Documents are represented by term vectors that have binary values. That is the number of occurrences of the word does not matter after a certain point. A topic is associated with a substantial number of words i.e. a cluster of words will be indicative of topics. If there are several topics in the document, the overall topic will be the union of all the cluster of words. If a word has dual or more meanings and appears in different clusters, that word would likely appear more than the individual topics. Taken as layers between clusters and nodes, any activity in the cluster layer will cause activity in the nodes such that the latter reflects how often the word appears in the document. The idea is to tell apart the clusters till we have probabilites for these words.

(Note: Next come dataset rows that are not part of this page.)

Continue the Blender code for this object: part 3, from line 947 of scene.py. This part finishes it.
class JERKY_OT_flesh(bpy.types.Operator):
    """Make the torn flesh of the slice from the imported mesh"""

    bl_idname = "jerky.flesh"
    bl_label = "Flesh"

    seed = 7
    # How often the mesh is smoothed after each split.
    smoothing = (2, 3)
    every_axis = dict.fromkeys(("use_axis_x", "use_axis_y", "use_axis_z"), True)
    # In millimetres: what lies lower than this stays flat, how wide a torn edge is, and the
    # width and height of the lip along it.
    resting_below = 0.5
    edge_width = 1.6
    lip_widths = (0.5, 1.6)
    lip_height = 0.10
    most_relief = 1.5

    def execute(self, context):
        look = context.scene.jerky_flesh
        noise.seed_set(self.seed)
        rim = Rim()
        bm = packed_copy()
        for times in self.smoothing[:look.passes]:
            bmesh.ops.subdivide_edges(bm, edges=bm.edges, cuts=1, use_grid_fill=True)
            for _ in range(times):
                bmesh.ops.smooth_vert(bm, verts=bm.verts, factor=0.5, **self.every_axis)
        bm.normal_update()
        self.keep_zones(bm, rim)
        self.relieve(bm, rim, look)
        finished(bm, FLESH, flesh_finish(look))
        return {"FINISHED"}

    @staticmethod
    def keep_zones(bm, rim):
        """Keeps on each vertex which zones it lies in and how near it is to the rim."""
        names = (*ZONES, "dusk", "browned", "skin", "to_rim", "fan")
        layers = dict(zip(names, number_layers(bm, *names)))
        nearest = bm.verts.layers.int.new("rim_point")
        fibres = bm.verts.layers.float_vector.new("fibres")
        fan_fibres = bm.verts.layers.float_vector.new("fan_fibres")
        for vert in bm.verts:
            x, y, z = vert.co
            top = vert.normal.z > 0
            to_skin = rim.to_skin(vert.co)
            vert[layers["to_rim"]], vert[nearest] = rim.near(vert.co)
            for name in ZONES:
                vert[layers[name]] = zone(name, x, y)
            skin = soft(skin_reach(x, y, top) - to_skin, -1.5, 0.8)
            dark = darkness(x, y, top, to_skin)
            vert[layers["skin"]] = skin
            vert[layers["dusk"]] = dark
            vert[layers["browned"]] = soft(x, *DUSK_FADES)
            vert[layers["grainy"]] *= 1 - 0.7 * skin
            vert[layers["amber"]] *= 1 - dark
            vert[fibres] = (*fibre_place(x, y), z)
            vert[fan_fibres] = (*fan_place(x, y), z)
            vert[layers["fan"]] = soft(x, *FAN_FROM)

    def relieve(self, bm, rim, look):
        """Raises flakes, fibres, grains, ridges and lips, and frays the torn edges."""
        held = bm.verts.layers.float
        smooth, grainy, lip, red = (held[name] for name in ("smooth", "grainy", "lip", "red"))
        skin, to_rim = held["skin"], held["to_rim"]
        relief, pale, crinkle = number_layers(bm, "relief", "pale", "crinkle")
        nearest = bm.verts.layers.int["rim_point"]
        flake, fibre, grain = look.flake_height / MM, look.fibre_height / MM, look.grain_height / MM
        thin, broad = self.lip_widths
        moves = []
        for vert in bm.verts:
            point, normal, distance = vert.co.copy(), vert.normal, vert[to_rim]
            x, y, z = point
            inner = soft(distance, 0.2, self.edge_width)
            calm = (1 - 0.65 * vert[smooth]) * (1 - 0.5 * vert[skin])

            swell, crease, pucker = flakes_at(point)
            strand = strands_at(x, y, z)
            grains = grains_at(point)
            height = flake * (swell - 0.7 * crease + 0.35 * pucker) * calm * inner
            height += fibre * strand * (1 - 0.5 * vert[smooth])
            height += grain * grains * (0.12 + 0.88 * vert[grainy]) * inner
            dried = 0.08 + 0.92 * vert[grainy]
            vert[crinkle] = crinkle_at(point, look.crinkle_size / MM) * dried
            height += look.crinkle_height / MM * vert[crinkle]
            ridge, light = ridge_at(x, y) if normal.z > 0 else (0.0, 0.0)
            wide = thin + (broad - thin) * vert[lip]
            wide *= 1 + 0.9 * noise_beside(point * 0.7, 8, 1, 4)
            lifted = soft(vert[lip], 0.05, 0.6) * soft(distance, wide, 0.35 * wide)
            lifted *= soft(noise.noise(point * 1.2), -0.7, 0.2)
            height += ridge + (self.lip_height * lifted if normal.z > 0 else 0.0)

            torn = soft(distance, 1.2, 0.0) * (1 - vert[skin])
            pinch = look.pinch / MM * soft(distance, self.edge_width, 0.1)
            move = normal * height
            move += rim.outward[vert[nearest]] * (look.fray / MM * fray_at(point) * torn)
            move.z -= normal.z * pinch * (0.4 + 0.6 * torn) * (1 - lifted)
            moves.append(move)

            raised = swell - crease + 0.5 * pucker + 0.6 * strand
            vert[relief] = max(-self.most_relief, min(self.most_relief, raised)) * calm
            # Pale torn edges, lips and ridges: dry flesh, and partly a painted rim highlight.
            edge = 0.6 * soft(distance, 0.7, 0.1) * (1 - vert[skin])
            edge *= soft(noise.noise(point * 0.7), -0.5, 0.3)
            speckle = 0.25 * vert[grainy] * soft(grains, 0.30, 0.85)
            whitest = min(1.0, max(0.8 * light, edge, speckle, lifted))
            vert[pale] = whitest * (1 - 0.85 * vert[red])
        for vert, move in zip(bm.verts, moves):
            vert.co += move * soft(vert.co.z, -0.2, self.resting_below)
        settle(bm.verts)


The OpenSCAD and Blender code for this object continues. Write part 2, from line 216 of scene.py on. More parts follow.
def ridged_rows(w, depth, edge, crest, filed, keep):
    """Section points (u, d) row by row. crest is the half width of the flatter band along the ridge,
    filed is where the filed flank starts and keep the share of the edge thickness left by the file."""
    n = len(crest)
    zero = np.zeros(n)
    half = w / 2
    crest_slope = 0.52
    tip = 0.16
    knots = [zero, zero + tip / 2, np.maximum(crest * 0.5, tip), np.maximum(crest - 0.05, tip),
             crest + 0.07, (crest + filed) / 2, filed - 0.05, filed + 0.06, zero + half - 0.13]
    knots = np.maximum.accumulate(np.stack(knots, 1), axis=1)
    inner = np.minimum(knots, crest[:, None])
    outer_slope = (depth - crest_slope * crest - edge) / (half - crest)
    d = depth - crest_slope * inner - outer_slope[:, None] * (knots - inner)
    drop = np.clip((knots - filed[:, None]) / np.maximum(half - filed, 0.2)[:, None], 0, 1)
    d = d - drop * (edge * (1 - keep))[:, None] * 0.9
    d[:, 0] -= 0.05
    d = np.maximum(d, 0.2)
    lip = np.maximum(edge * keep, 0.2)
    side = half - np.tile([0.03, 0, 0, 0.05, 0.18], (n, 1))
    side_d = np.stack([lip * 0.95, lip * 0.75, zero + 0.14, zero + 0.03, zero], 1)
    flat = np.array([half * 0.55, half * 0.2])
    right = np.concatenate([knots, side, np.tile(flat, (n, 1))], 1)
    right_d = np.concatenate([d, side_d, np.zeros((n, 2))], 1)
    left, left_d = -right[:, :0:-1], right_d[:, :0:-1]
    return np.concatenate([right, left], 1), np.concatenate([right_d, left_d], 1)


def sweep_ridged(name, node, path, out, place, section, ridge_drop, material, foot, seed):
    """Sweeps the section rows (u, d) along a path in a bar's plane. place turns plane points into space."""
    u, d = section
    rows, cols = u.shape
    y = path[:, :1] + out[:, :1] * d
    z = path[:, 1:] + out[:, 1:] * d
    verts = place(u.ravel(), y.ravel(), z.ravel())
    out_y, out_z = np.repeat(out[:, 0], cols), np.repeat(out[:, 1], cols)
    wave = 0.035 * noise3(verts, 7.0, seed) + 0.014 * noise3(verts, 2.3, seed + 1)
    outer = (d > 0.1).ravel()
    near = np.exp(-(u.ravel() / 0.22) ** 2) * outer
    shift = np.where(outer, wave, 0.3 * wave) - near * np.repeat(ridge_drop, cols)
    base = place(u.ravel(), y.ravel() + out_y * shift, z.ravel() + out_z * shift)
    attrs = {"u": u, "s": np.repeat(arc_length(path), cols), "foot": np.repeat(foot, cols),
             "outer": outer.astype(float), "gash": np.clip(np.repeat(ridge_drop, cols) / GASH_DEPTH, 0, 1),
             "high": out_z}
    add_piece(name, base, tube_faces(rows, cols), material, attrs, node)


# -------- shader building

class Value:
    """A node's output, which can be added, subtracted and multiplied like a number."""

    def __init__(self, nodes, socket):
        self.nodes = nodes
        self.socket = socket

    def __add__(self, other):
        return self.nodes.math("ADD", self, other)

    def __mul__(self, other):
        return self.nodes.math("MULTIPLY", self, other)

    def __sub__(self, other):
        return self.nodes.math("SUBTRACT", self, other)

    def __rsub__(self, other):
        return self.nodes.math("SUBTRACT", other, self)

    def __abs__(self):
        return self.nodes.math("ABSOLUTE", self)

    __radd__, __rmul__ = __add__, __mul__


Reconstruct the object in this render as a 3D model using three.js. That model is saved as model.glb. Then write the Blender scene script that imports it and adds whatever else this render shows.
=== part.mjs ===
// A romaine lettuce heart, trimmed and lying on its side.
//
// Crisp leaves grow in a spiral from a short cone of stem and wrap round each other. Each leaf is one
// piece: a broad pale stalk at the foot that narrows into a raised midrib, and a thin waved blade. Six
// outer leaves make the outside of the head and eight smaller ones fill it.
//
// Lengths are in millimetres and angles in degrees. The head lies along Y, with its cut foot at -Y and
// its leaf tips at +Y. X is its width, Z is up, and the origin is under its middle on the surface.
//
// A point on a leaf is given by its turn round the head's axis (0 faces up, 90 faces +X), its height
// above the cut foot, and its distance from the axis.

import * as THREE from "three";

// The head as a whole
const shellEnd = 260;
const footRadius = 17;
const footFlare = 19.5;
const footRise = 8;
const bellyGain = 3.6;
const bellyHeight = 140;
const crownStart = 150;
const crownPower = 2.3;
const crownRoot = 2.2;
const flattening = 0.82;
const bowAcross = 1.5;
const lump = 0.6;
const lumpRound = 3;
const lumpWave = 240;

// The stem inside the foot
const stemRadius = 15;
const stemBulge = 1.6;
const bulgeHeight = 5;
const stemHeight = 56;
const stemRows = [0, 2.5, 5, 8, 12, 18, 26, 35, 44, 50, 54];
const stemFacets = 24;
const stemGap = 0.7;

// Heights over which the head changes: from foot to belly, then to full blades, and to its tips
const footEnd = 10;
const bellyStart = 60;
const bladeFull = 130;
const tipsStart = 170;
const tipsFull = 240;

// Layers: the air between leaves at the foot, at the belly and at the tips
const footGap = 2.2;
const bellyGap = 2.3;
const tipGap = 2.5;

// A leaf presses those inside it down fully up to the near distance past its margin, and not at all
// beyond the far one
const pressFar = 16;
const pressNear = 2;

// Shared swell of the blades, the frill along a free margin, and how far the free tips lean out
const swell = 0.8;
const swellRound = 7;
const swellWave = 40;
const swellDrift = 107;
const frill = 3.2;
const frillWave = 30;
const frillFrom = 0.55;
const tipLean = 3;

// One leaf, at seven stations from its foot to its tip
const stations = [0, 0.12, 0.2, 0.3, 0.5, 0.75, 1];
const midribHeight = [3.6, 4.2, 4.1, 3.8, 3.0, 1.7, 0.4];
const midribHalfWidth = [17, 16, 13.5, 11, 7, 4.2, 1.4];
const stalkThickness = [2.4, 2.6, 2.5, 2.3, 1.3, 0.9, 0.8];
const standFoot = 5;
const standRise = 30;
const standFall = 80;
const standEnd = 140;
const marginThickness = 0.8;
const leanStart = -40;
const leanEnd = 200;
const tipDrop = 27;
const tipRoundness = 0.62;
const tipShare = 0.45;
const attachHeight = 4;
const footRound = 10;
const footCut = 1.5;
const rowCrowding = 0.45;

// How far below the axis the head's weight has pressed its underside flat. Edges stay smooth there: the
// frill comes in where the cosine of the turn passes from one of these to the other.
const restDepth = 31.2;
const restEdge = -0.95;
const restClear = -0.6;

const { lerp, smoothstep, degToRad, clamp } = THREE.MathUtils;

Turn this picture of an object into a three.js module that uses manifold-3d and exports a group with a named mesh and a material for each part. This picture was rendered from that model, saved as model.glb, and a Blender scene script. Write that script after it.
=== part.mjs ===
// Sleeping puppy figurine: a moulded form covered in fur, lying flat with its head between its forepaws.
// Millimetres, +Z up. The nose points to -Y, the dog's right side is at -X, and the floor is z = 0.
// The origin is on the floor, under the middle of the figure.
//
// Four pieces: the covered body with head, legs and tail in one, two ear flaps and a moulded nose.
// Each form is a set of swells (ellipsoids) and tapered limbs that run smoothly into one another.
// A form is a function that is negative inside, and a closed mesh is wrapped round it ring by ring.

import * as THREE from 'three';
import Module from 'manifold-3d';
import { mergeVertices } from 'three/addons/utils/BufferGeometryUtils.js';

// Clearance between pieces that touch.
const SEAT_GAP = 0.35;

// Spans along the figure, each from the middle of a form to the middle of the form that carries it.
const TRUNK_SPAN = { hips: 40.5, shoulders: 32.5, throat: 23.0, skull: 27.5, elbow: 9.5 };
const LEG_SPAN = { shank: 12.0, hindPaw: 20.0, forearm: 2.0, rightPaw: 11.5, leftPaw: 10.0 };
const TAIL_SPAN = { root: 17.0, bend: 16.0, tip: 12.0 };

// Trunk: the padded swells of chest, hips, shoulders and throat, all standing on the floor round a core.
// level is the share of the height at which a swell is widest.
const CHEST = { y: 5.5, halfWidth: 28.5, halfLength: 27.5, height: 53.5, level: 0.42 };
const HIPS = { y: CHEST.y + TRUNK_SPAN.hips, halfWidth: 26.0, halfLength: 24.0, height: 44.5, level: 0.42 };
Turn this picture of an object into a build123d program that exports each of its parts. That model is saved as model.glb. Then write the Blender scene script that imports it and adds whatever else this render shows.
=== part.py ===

MCMM tries to discover these hidden clusters by looking for patterns in high-dimensional data. It differs from other models by permitting clusters not only to compete for data points but also to co-operate for accounting of observed data.
There can be many different functions that map the activities m in the cluster layer to the weights c for the documents.One example is the soft disjunction which is represented by the equation rj = 1 - PI(1-mk.cjk) wher rj an cjk are both between 0 and 1.